What needs to be done> Reproduce all of the data exactly, with no line skipped.

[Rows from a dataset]
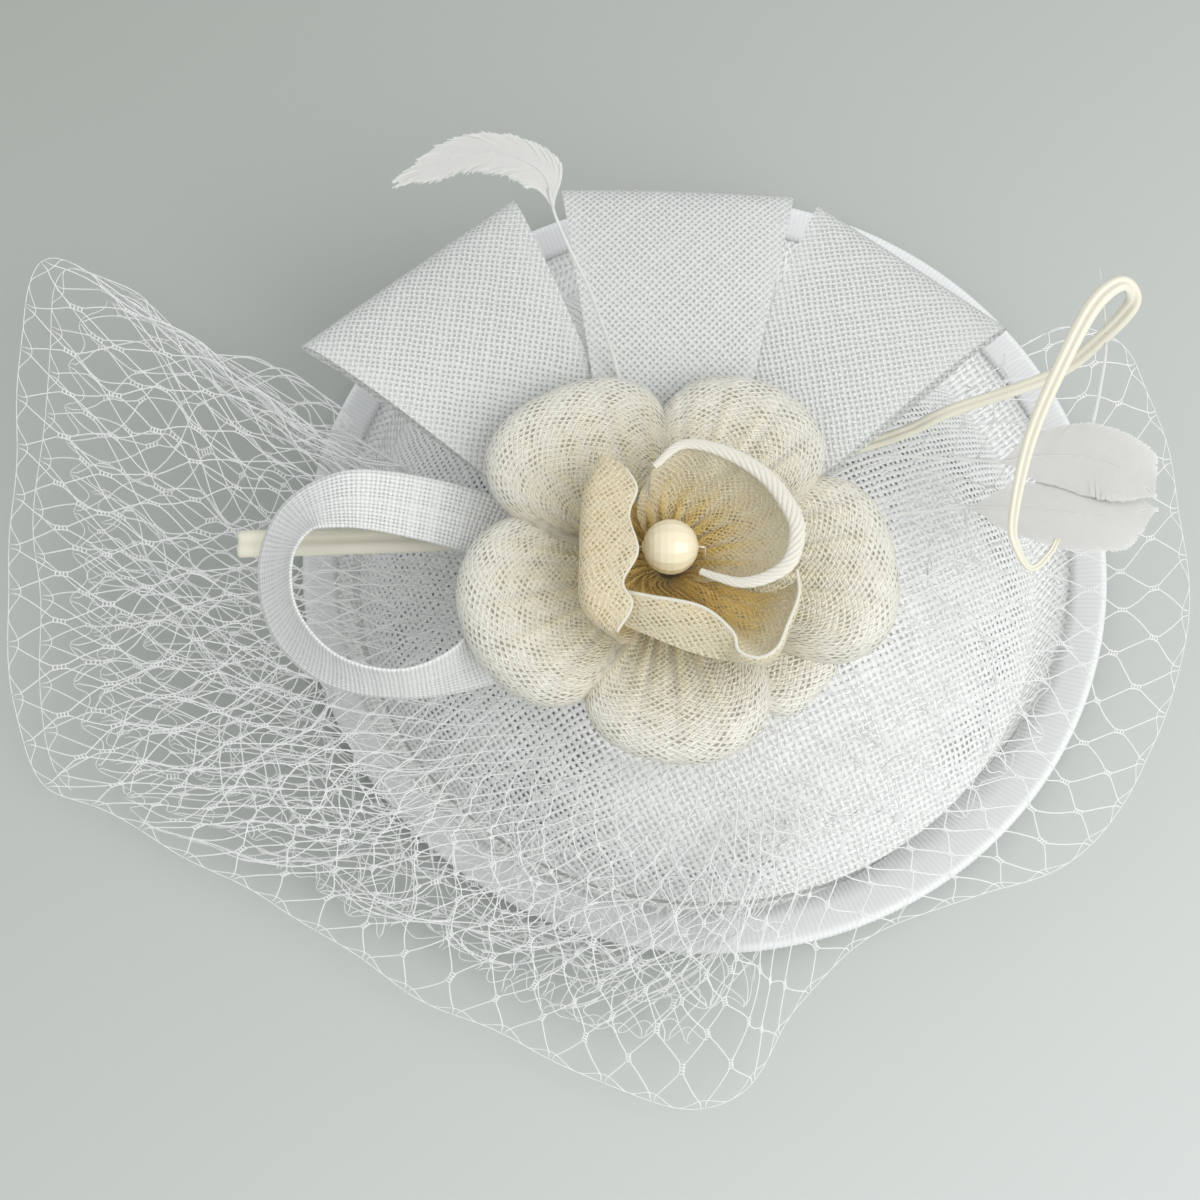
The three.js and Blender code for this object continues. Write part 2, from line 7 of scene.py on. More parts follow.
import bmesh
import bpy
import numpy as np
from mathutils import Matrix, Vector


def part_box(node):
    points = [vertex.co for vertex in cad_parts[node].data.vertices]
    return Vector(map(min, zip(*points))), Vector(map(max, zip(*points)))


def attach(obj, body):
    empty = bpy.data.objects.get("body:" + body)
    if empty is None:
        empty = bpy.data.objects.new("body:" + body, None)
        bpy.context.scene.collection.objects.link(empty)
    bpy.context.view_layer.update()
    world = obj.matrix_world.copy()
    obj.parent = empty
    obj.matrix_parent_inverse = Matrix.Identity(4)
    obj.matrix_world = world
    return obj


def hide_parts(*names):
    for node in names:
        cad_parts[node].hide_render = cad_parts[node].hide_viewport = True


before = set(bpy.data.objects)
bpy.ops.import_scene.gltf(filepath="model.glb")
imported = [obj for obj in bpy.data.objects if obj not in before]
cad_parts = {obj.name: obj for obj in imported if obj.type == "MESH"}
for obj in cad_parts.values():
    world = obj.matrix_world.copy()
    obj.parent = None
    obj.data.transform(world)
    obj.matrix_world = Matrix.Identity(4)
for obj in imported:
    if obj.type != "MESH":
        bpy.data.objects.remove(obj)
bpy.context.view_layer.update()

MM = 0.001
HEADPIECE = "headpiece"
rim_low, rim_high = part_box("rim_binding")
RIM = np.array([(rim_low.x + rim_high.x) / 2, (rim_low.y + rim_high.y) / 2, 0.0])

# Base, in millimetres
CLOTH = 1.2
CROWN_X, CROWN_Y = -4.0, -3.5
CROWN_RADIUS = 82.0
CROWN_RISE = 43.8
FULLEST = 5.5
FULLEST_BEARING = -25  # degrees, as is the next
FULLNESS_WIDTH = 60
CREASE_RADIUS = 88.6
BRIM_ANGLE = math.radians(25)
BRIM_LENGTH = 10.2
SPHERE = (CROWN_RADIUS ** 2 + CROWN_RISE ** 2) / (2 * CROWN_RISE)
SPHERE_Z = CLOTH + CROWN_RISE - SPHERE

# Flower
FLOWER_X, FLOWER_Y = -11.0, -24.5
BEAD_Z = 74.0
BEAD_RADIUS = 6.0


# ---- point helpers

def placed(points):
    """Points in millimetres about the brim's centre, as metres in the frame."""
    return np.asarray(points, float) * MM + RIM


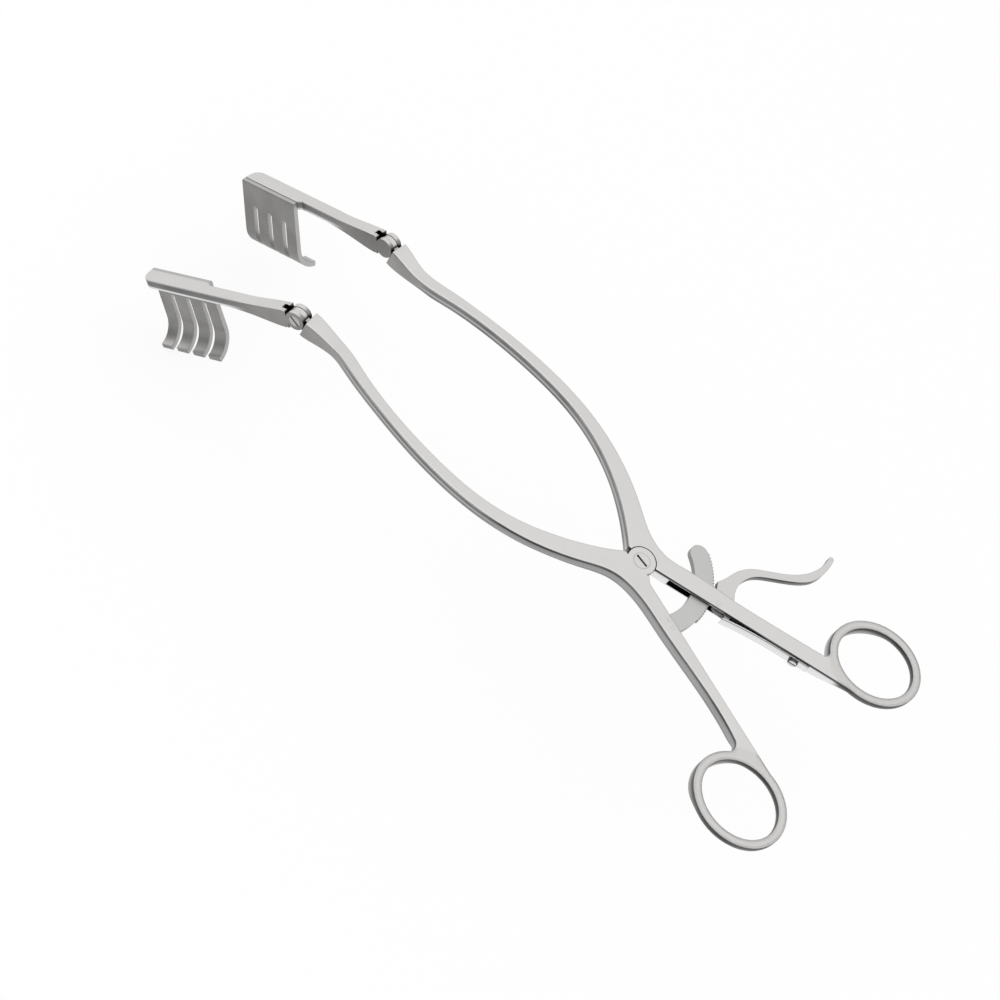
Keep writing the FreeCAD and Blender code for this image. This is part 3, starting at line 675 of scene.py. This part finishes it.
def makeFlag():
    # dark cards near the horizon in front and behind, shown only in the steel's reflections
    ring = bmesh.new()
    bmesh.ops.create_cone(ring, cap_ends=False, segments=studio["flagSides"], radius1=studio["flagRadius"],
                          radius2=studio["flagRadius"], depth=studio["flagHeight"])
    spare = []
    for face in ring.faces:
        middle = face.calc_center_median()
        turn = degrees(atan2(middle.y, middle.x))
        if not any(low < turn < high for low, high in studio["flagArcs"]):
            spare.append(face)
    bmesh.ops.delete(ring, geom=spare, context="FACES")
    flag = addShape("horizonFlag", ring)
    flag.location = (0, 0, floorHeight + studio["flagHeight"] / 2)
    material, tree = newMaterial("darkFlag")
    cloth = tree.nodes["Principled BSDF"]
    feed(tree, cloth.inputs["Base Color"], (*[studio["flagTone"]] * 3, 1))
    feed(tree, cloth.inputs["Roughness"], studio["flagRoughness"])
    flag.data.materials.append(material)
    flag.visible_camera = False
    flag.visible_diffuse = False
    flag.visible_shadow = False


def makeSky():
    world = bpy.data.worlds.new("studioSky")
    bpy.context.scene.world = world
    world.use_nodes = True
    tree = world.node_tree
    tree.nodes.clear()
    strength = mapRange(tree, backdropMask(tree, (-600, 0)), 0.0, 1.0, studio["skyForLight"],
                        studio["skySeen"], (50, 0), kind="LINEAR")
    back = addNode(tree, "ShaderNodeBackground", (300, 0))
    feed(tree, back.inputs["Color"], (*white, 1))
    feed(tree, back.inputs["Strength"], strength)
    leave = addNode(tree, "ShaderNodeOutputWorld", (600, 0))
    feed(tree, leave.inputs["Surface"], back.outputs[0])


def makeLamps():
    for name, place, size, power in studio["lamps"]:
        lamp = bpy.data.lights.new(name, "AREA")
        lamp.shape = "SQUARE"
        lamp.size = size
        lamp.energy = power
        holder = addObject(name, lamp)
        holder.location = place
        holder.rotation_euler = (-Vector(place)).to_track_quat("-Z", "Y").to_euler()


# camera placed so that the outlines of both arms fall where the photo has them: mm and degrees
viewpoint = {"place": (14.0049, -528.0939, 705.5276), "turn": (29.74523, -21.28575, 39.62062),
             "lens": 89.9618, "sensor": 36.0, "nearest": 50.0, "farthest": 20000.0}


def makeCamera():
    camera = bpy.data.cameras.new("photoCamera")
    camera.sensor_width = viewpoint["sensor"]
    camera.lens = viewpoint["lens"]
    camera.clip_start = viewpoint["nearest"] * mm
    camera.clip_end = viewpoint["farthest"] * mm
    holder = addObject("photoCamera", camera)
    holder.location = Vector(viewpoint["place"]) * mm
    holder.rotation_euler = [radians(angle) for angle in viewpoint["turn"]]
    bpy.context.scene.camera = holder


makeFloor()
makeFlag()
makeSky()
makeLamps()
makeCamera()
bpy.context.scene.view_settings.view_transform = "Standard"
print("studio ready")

Task output>
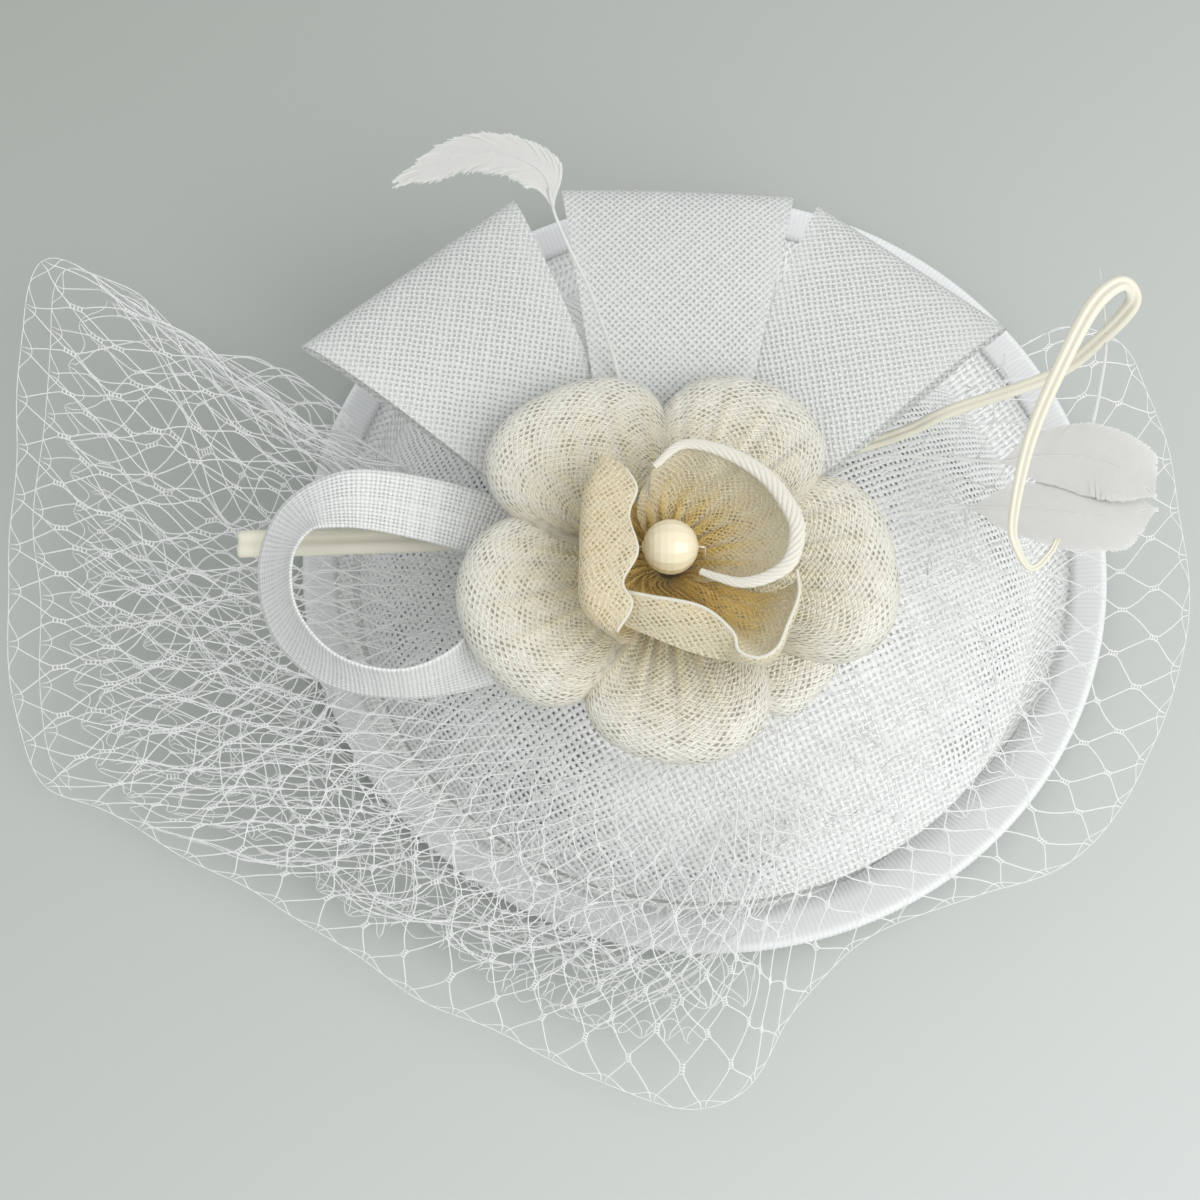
The three.js and Blender code for this object continues. Write part 2, from line 7 of scene.py on. More parts follow.
import bmesh
import bpy
import numpy as np
from mathutils import Matrix, Vector


def part_box(node):
    points = [vertex.co for vertex in cad_parts[node].data.vertices]
    return Vector(map(min, zip(*points))), Vector(map(max, zip(*points)))


def attach(obj, body):
    empty = bpy.data.objects.get("body:" + body)
    if empty is None:
        empty = bpy.data.objects.new("body:" + body, None)
        bpy.context.scene.collection.objects.link(empty)
    bpy.context.view_layer.update()
    world = obj.matrix_world.copy()
    obj.parent = empty
    obj.matrix_parent_inverse = Matrix.Identity(4)
    obj.matrix_world = world
    return obj


def hide_parts(*names):
    for node in names:
        cad_parts[node].hide_render = cad_parts[node].hide_viewport = True


before = set(bpy.data.objects)
bpy.ops.import_scene.gltf(filepath="model.glb")
imported = [obj for obj in bpy.data.objects if obj not in before]
cad_parts = {obj.name: obj for obj in imported if obj.type == "MESH"}
for obj in cad_parts.values():
    world = obj.matrix_world.copy()
    obj.parent = None
    obj.data.transform(world)
    obj.matrix_world = Matrix.Identity(4)
for obj in imported:
    if obj.type != "MESH":
        bpy.data.objects.remove(obj)
bpy.context.view_layer.update()

MM = 0.001
HEADPIECE = "headpiece"
rim_low, rim_high = part_box("rim_binding")
RIM = np.array([(rim_low.x + rim_high.x) / 2, (rim_low.y + rim_high.y) / 2, 0.0])

# Base, in millimetres
CLOTH = 1.2
CROWN_X, CROWN_Y = -4.0, -3.5
CROWN_RADIUS = 82.0
CROWN_RISE = 43.8
FULLEST = 5.5
FULLEST_BEARING = -25  # degrees, as is the next
FULLNESS_WIDTH = 60
CREASE_RADIUS = 88.6
BRIM_ANGLE = math.radians(25)
BRIM_LENGTH = 10.2
SPHERE = (CROWN_RADIUS ** 2 + CROWN_RISE ** 2) / (2 * CROWN_RISE)
SPHERE_Z = CLOTH + CROWN_RISE - SPHERE

# Flower
FLOWER_X, FLOWER_Y = -11.0, -24.5
BEAD_Z = 74.0
BEAD_RADIUS = 6.0


# ---- point helpers

def placed(points):
    """Points in millimetres about the brim's centre, as metres in the frame."""
    return np.asarray(points, float) * MM + RIM


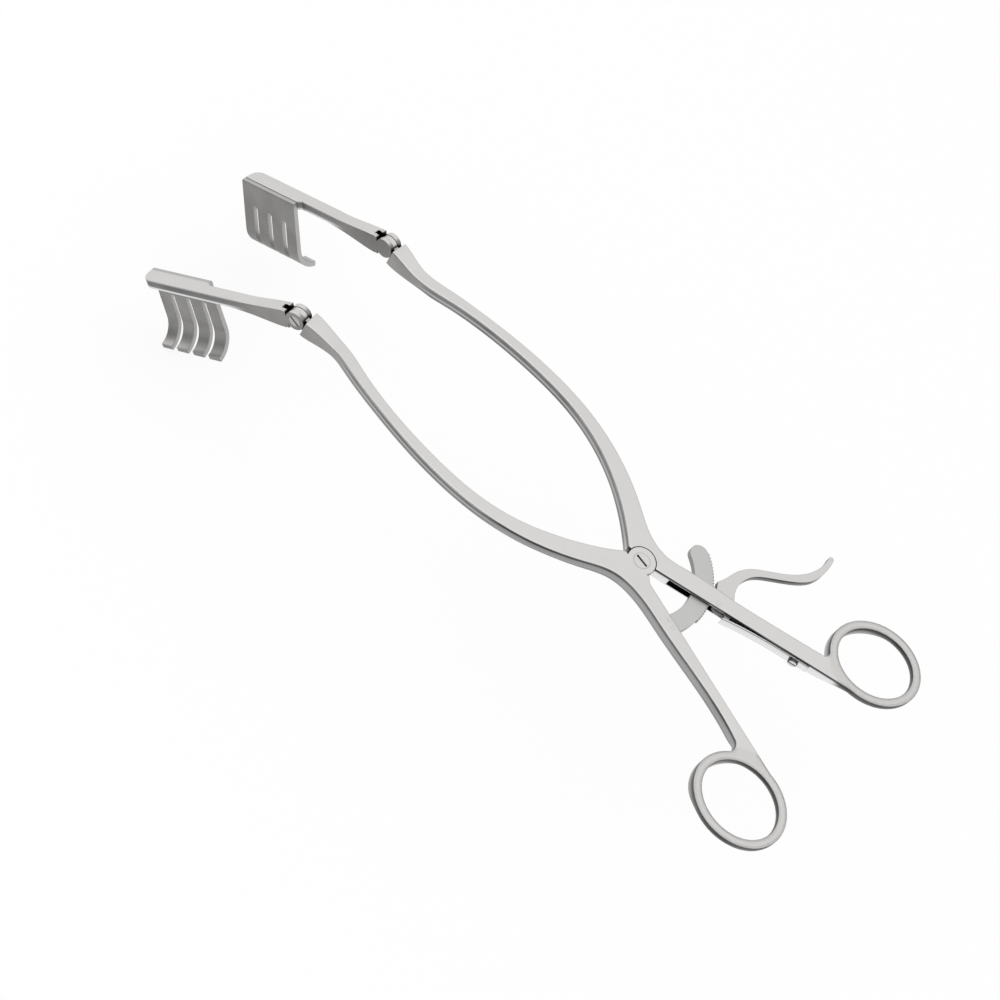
Keep writing the FreeCAD and Blender code for this image. This is part 3, starting at line 675 of scene.py. This part finishes it.
def makeFlag():
    # dark cards near the horizon in front and behind, shown only in the steel's reflections
    ring = bmesh.new()
    bmesh.ops.create_cone(ring, cap_ends=False, segments=studio["flagSides"], radius1=studio["flagRadius"],
                          radius2=studio["flagRadius"], depth=studio["flagHeight"])
    spare = []
    for face in ring.faces:
        middle = face.calc_center_median()
        turn = degrees(atan2(middle.y, middle.x))
        if not any(low < turn < high for low, high in studio["flagArcs"]):
            spare.append(face)
    bmesh.ops.delete(ring, geom=spare, context="FACES")
    flag = addShape("horizonFlag", ring)
    flag.location = (0, 0, floorHeight + studio["flagHeight"] / 2)
    material, tree = newMaterial("darkFlag")
    cloth = tree.nodes["Principled BSDF"]
    feed(tree, cloth.inputs["Base Color"], (*[studio["flagTone"]] * 3, 1))
    feed(tree, cloth.inputs["Roughness"], studio["flagRoughness"])
    flag.data.materials.append(material)
    flag.visible_camera = False
    flag.visible_diffuse = False
    flag.visible_shadow = False


def makeSky():
    world = bpy.data.worlds.new("studioSky")
    bpy.context.scene.world = world
    world.use_nodes = True
    tree = world.node_tree
    tree.nodes.clear()
    strength = mapRange(tree, backdropMask(tree, (-600, 0)), 0.0, 1.0, studio["skyForLight"],
                        studio["skySeen"], (50, 0), kind="LINEAR")
    back = addNode(tree, "ShaderNodeBackground", (300, 0))
    feed(tree, back.inputs["Color"], (*white, 1))
    feed(tree, back.inputs["Strength"], strength)
    leave = addNode(tree, "ShaderNodeOutputWorld", (600, 0))
    feed(tree, leave.inputs["Surface"], back.outputs[0])


def makeLamps():
    for name, place, size, power in studio["lamps"]:
        lamp = bpy.data.lights.new(name, "AREA")
        lamp.shape = "SQUARE"
        lamp.size = size
        lamp.energy = power
        holder = addObject(name, lamp)
        holder.location = place
        holder.rotation_euler = (-Vector(place)).to_track_quat("-Z", "Y").to_euler()


# camera placed so that the outlines of both arms fall where the photo has them: mm and degrees
viewpoint = {"place": (14.0049, -528.0939, 705.5276), "turn": (29.74523, -21.28575, 39.62062),
             "lens": 89.9618, "sensor": 36.0, "nearest": 50.0, "farthest": 20000.0}


def makeCamera():
    camera = bpy.data.cameras.new("photoCamera")
    camera.sensor_width = viewpoint["sensor"]
    camera.lens = viewpoint["lens"]
    camera.clip_start = viewpoint["nearest"] * mm
    camera.clip_end = viewpoint["farthest"] * mm
    holder = addObject("photoCamera", camera)
    holder.location = Vector(viewpoint["place"]) * mm
    holder.rotation_euler = [radians(angle) for angle in viewpoint["turn"]]
    bpy.context.scene.camera = holder


makeFloor()
makeFlag()
makeSky()
makeLamps()
makeCamera()
bpy.context.scene.view_settings.view_transform = "Standard"
print("studio ready")

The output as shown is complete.